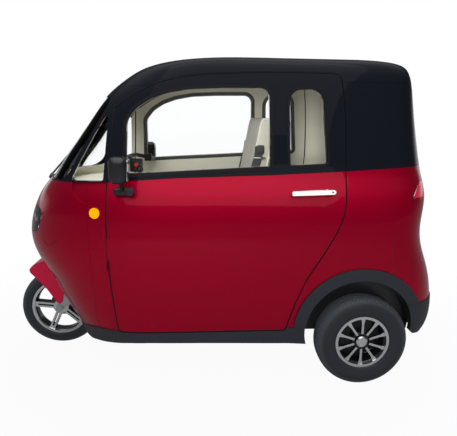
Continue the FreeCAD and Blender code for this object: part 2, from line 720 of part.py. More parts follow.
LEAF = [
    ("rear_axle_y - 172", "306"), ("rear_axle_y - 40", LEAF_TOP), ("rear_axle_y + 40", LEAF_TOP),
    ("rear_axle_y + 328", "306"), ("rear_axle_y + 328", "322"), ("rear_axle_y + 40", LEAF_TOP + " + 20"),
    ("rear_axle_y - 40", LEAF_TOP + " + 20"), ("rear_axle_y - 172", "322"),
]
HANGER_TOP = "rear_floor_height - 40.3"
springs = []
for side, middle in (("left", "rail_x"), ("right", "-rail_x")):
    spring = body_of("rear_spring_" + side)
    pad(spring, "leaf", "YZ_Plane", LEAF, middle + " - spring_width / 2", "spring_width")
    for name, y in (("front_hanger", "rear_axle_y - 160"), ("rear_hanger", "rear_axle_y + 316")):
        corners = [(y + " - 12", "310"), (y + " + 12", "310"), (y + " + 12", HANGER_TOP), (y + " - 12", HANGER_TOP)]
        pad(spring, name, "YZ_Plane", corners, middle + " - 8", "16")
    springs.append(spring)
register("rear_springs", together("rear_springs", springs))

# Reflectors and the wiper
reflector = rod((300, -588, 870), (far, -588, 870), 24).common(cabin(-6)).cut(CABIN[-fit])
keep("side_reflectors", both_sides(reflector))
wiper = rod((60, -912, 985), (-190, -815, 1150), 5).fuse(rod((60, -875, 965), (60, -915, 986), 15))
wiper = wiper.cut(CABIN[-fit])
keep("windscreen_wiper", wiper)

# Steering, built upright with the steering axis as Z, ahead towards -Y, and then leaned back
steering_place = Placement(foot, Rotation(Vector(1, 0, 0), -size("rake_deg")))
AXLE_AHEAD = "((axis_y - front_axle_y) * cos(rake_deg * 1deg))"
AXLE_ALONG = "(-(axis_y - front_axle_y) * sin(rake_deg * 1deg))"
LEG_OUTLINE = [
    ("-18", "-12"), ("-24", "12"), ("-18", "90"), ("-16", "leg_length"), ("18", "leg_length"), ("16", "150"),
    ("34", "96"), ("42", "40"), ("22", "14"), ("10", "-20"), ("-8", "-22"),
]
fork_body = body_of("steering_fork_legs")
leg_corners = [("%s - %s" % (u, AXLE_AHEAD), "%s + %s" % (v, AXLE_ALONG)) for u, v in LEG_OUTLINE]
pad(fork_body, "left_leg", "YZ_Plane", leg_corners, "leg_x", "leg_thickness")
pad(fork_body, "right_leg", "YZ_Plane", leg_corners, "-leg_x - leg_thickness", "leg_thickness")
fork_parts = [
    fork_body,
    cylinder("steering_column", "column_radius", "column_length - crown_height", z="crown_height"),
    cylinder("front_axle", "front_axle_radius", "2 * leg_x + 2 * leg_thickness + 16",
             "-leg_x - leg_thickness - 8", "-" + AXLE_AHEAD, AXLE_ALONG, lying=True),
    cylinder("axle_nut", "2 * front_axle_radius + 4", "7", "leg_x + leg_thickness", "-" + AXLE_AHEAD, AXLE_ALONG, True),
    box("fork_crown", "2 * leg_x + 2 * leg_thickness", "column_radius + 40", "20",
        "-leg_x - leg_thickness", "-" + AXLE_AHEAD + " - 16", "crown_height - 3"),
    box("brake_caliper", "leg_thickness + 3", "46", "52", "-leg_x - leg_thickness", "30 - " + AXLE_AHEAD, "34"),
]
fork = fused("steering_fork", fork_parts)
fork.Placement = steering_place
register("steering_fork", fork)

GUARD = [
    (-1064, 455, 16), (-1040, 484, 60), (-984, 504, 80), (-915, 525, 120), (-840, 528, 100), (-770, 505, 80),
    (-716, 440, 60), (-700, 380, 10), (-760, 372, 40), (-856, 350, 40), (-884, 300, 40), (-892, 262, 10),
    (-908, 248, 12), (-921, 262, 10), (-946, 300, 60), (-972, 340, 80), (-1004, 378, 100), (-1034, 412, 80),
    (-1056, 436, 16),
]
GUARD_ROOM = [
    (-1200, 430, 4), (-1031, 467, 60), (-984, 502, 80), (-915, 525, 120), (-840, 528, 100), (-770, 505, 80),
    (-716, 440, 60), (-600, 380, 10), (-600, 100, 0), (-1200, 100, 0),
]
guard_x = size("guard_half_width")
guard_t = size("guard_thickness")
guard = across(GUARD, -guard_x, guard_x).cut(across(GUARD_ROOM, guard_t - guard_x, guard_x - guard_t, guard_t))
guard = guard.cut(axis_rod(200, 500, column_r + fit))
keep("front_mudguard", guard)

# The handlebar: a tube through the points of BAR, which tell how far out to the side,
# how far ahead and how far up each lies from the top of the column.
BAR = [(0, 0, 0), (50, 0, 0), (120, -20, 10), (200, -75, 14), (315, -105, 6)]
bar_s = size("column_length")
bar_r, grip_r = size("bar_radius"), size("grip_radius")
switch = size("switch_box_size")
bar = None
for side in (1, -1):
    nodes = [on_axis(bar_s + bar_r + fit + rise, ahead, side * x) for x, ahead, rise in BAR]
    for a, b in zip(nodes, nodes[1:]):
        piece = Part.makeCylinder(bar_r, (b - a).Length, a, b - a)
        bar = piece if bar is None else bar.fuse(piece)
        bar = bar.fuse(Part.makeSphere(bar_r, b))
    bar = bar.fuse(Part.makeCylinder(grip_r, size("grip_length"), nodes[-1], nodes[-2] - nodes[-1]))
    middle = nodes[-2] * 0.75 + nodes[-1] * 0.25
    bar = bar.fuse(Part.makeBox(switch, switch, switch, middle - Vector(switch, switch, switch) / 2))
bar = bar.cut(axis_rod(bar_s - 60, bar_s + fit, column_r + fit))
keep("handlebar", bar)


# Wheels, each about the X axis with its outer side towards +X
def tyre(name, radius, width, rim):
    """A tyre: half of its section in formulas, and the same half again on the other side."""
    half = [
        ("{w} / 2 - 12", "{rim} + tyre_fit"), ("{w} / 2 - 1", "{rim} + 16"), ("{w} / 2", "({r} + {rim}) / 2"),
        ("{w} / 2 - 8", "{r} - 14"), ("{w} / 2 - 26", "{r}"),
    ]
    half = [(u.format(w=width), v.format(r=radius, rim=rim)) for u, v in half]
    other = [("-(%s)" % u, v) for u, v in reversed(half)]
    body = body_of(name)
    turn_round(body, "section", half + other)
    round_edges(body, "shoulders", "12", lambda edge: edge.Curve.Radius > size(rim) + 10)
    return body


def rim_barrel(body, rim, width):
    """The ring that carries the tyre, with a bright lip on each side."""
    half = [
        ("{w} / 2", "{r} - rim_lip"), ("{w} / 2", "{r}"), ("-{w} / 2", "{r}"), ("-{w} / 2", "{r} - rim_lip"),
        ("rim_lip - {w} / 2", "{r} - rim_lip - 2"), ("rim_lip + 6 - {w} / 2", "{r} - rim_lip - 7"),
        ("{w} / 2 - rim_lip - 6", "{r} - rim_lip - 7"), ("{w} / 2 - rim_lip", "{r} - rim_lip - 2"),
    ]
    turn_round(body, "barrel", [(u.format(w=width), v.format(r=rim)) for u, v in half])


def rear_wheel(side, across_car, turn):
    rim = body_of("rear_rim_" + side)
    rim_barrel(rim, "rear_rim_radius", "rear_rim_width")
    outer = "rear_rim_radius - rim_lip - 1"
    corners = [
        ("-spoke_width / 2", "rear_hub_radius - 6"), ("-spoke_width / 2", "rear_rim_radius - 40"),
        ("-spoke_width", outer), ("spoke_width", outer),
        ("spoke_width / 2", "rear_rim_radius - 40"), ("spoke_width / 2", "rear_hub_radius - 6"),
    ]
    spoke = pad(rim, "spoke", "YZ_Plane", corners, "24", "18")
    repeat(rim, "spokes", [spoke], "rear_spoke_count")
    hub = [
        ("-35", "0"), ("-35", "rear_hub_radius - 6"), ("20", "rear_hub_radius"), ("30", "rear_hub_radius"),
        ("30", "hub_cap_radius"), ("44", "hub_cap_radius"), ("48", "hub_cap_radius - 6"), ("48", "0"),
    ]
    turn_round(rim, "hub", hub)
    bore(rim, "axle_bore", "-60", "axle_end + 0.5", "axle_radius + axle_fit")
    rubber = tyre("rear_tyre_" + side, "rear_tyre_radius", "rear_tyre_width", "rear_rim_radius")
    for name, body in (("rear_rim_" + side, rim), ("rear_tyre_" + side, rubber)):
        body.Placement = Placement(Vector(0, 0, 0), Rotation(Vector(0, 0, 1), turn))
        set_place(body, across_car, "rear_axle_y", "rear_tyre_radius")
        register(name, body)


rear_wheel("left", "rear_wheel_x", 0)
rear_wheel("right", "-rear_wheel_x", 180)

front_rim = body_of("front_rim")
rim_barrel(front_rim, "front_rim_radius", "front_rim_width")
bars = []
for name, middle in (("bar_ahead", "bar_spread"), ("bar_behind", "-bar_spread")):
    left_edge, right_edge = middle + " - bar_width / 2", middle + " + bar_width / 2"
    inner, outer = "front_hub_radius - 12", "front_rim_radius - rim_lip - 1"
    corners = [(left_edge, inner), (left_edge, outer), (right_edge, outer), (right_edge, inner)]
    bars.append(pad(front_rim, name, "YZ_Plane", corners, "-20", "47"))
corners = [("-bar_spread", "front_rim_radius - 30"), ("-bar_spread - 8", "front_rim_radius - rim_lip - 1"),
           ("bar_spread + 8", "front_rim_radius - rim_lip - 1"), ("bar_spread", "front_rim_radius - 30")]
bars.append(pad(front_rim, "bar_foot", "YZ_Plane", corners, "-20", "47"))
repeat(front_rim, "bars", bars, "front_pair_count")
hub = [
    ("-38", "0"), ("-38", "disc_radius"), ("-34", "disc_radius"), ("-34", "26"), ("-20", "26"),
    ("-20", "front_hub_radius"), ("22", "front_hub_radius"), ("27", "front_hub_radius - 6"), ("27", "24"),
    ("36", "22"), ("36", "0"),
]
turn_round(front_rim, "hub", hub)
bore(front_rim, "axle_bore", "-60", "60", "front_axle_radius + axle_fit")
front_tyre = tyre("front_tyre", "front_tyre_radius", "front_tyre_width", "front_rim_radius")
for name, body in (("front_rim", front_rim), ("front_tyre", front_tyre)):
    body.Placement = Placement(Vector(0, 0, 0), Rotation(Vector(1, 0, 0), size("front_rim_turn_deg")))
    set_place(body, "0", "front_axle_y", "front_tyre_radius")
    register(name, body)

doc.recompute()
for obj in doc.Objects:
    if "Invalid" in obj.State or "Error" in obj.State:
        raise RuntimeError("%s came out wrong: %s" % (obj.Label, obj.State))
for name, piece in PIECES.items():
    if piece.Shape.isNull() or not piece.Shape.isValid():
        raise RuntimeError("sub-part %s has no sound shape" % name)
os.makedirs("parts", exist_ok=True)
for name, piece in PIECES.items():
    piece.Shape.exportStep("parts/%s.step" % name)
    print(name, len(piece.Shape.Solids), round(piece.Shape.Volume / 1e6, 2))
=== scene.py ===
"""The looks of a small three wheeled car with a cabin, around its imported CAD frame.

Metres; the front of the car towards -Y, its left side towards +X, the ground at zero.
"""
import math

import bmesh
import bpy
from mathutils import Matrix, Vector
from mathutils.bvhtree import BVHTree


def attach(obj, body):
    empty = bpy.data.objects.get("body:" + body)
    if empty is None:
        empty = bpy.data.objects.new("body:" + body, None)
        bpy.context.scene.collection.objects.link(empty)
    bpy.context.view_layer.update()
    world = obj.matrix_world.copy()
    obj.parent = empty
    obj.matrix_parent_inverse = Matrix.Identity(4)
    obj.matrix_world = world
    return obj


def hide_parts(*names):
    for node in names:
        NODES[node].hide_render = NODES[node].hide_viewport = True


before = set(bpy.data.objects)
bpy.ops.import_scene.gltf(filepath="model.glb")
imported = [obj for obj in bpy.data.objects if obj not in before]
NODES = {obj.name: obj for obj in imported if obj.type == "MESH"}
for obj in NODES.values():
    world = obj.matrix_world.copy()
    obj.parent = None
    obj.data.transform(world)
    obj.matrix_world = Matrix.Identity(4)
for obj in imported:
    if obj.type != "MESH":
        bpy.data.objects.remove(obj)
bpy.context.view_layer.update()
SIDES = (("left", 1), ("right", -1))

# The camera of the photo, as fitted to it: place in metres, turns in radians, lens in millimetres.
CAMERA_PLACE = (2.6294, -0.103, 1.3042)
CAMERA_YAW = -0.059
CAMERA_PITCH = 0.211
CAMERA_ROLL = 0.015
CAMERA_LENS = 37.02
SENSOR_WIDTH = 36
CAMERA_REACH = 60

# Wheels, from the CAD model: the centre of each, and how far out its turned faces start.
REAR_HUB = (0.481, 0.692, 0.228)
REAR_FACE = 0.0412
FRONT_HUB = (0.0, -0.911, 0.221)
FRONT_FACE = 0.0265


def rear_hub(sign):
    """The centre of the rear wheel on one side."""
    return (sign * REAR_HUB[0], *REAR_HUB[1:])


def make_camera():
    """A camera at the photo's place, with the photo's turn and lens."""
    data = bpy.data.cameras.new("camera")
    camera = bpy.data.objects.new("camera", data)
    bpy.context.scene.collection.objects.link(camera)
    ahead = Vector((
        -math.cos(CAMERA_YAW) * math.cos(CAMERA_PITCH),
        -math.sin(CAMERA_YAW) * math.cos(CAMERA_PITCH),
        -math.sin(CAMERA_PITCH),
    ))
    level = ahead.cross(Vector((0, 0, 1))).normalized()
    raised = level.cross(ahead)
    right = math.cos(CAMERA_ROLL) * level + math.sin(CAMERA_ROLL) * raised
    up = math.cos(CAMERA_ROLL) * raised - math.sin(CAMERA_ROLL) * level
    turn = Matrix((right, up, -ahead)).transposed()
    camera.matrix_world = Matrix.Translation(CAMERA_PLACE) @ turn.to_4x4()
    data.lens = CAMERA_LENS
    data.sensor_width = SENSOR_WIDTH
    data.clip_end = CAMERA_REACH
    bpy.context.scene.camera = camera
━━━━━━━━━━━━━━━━
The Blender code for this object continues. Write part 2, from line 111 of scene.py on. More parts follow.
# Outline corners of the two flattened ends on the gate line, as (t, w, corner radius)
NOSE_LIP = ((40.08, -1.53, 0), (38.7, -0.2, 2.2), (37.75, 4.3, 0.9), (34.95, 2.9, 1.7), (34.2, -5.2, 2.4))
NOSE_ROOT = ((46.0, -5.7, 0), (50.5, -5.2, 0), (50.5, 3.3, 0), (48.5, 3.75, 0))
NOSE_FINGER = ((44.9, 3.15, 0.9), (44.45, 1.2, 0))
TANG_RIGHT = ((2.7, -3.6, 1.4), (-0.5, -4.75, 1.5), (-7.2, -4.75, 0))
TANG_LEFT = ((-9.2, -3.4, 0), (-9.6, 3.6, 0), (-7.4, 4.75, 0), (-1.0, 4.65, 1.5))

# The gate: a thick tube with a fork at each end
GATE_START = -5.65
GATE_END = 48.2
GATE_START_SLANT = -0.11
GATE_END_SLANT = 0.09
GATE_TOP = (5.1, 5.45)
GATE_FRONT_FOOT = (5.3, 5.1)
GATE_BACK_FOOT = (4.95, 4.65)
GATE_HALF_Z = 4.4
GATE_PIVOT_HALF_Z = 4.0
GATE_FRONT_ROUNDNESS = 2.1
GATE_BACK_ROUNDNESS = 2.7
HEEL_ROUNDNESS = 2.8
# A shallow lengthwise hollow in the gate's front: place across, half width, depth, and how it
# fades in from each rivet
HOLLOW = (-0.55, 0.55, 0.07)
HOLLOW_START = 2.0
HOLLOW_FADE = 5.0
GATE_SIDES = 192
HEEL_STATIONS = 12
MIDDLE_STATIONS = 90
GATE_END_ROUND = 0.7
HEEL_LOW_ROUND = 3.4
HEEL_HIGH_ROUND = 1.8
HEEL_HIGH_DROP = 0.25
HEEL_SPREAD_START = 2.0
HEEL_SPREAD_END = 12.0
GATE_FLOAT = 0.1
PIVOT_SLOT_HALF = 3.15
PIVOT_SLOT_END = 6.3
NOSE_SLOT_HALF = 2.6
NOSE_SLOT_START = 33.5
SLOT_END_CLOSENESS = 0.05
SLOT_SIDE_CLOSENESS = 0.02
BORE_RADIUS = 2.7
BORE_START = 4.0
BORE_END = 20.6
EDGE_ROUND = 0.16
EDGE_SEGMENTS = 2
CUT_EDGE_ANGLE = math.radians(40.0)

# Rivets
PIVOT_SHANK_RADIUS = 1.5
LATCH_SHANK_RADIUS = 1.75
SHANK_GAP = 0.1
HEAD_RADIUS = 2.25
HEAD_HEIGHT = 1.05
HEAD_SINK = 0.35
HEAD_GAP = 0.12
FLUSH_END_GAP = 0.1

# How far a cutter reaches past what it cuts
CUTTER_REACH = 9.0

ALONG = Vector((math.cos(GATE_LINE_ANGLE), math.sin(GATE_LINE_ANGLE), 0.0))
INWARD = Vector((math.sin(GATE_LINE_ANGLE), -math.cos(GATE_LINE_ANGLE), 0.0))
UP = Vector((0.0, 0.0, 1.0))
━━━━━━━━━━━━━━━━
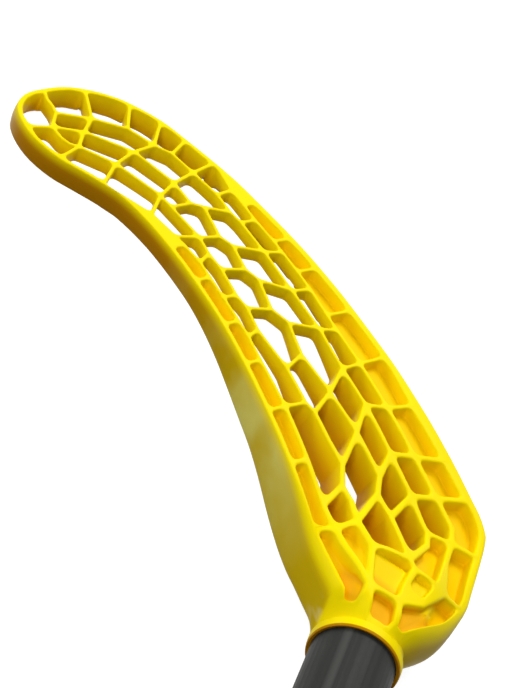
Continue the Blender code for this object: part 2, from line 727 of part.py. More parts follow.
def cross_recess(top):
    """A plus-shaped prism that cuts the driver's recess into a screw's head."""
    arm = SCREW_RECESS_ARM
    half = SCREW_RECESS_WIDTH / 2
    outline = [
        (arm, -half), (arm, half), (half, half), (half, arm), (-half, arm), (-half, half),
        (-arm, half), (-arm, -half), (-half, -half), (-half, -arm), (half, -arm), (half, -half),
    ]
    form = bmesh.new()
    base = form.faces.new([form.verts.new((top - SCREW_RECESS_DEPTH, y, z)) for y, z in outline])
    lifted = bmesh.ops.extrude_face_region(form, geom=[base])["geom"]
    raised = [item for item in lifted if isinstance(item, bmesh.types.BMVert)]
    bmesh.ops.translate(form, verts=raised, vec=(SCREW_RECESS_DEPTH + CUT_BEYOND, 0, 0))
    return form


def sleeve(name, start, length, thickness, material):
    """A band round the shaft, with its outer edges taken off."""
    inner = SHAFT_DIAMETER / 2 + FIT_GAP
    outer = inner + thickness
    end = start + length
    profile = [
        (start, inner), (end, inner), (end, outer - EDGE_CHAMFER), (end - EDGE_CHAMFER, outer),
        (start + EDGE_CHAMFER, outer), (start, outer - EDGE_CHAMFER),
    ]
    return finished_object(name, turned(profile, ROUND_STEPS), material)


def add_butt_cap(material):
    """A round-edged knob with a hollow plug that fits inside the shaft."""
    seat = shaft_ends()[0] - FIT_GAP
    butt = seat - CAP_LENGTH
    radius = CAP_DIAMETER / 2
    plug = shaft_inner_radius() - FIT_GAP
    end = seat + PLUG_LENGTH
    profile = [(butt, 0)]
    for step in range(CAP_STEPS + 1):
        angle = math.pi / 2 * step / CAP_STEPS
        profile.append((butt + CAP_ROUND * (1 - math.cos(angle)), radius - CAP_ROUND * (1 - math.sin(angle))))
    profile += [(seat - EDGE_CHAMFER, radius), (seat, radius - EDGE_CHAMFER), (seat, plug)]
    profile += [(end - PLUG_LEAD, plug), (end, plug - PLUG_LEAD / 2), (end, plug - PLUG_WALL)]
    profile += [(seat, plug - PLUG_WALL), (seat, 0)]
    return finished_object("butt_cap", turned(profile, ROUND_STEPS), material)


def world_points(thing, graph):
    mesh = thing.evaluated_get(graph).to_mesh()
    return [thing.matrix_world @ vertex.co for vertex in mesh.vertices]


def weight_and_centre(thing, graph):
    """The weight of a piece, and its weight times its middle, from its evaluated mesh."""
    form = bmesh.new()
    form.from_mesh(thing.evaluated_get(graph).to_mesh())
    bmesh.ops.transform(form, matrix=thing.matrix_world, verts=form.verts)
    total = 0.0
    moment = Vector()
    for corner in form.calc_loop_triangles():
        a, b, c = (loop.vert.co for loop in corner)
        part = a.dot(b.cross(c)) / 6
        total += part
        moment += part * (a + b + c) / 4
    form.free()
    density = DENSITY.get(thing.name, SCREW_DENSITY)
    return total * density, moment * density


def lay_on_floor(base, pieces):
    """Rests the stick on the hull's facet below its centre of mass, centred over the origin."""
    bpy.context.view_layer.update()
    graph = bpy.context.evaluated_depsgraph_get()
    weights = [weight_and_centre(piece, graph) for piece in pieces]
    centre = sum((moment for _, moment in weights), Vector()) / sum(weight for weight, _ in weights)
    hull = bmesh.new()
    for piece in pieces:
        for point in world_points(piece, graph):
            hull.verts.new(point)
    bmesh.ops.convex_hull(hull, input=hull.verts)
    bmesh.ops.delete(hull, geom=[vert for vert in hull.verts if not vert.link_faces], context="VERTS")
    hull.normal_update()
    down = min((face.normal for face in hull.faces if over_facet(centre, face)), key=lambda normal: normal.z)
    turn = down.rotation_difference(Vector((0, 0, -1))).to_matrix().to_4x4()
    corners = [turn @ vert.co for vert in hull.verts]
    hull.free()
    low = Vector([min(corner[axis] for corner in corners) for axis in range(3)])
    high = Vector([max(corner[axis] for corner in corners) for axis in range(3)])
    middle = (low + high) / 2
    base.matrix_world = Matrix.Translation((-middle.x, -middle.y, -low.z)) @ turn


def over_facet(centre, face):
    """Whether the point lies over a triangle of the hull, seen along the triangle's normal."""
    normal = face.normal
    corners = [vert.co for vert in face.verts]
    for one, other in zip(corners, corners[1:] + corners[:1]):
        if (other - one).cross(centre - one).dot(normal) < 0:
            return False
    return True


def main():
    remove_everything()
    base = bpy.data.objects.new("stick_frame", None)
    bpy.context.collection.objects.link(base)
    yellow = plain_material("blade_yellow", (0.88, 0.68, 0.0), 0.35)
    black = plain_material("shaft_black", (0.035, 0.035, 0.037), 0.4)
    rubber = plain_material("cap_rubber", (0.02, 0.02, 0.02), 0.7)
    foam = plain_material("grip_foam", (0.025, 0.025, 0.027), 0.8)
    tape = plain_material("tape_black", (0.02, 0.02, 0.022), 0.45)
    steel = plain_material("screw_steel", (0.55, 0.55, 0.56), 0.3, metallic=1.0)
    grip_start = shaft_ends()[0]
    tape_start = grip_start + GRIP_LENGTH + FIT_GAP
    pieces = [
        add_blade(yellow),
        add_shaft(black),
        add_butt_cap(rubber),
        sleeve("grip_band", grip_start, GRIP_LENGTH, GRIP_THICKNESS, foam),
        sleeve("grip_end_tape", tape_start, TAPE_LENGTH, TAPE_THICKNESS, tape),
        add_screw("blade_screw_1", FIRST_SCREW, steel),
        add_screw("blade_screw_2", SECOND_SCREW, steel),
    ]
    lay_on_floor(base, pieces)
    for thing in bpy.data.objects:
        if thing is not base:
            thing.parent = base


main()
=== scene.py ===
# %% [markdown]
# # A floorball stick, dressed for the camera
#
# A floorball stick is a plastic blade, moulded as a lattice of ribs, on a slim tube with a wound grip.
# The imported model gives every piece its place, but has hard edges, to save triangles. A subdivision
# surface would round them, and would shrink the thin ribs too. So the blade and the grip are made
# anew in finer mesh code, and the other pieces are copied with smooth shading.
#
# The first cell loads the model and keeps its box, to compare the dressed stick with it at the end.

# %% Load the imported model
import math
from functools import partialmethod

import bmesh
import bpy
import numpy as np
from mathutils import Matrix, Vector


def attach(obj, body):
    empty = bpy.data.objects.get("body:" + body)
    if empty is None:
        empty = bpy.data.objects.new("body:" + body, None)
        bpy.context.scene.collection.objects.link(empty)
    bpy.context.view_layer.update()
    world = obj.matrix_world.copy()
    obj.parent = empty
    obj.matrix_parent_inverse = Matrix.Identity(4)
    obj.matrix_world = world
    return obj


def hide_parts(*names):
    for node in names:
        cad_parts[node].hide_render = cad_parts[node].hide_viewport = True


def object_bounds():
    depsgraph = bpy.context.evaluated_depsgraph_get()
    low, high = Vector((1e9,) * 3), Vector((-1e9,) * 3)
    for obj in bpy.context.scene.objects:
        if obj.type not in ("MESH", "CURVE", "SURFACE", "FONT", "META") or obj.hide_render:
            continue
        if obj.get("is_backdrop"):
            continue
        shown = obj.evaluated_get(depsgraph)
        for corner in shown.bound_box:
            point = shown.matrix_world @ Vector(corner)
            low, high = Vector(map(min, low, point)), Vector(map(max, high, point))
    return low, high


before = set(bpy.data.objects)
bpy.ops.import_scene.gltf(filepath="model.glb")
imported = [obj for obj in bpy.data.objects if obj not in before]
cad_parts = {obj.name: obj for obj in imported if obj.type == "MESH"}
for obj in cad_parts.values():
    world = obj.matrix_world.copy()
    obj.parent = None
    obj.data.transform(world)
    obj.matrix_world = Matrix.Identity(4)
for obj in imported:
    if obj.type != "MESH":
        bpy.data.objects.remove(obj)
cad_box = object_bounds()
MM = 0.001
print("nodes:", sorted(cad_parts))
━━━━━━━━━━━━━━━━
The lines to extract from the data above begin with the line containing "grip_start = shaft_ends()[0]" and end with the line containing "# The first". Extract them exactly, including both.

Response to the exercise
    grip_start = shaft_ends()[0]
    tape_start = grip_start + GRIP_LENGTH + FIT_GAP
    pieces = [
        add_blade(yellow),
        add_shaft(black),
        add_butt_cap(rubber),
        sleeve("grip_band", grip_start, GRIP_LENGTH, GRIP_THICKNESS, foam),
        sleeve("grip_end_tape", tape_start, TAPE_LENGTH, TAPE_THICKNESS, tape),
        add_screw("blade_screw_1", FIRST_SCREW, steel),
        add_screw("blade_screw_2", SECOND_SCREW, steel),
    ]
    lay_on_floor(base, pieces)
    for thing in bpy.data.objects:
        if thing is not base:
            thing.parent = base


main()
=== scene.py ===
# %% [markdown]
# # A floorball stick, dressed for the camera
#
# A floorball stick is a plastic blade, moulded as a lattice of ribs, on a slim tube with a wound grip.
# The imported model gives every piece its place, but has hard edges, to save triangles. A subdivision
# surface would round them, and would shrink the thin ribs too. So the blade and the grip are made
# anew in finer mesh code, and the other pieces are copied with smooth shading.
#
# The first cell loads the model and keeps its box, to compare the dressed stick with it at the end.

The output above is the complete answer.